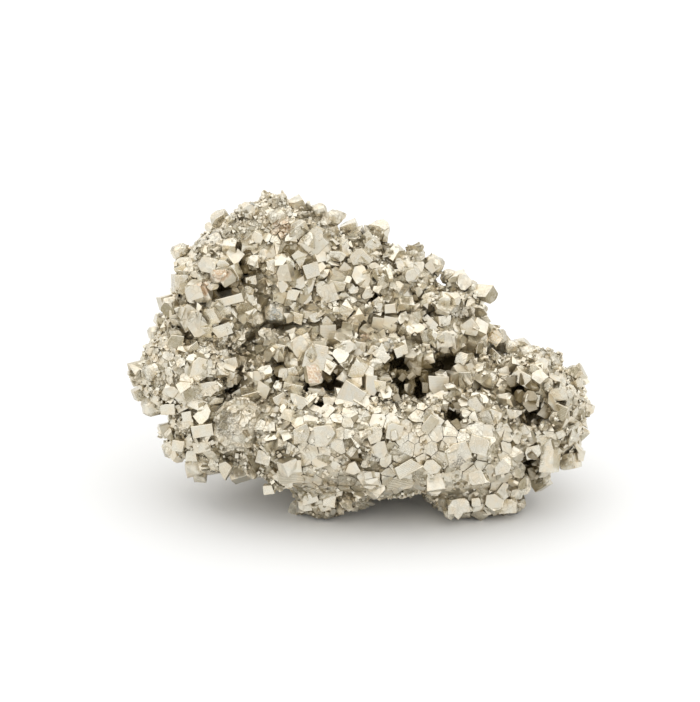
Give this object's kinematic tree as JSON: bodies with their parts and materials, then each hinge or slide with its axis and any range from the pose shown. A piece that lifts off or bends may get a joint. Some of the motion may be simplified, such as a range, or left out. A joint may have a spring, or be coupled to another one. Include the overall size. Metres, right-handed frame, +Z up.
{
  "type": "pyrite specimen",
  "caption": "Natural lump of intergrown pale brass-yellow pyrite crystals, a free-standing mineral display piece that rests on its own broken feet.",
  "frame": {"origin": "under the middle of the bounding box, on the surface the specimen rests on", "axes": "+X along the longest extent, towards the low lobe on the showing side's right; +Y towards the back, away from the showing side; +Z up"},
  "size_m": [0.1022, 0.057, 0.0665],
  "materials": {
    "pyrite": "satin"
  },
  "bodies": {
    "root": {"pyrite_cluster": "pyrite"}
  },
  "joints": []
}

________________________

### [What you will do]
Reproduce every line of the data verbatim.

### [Result below]
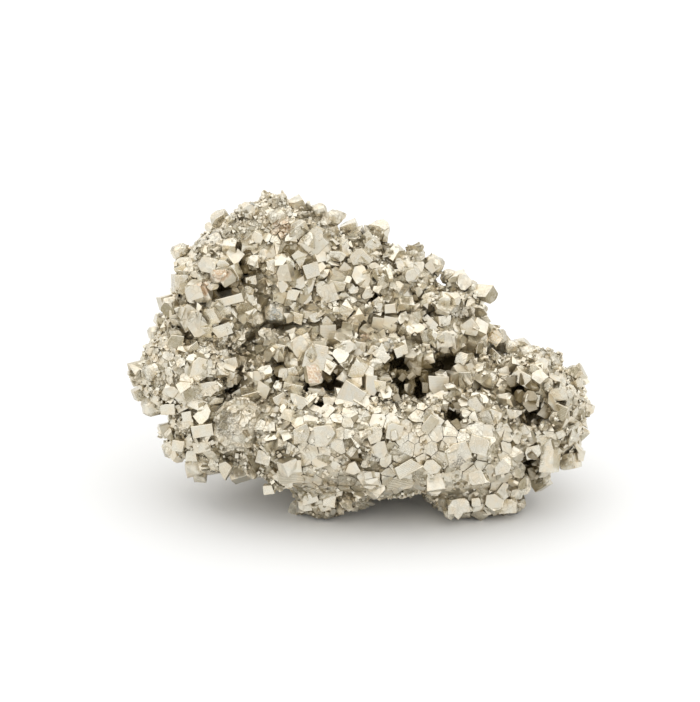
Give this object's kinematic tree as JSON: bodies with their parts and materials, then each hinge or slide with its axis and any range from the pose shown. A piece that lifts off or bends may get a joint. Some of the motion may be simplified, such as a range, or left out. A joint may have a spring, or be coupled to another one. Include the overall size. Metres, right-handed frame, +Z up.
{
  "type": "pyrite specimen",
  "caption": "Natural lump of intergrown pale brass-yellow pyrite crystals, a free-standing mineral display piece that rests on its own broken feet.",
  "frame": {"origin": "under the middle of the bounding box, on the surface the specimen rests on", "axes": "+X along the longest extent, towards the low lobe on the showing side's right; +Y towards the back, away from the showing side; +Z up"},
  "size_m": [0.1022, 0.057, 0.0665],
  "materials": {
    "pyrite": "satin"
  },
  "bodies": {
    "root": {"pyrite_cluster": "pyrite"}
  },
  "joints": []
}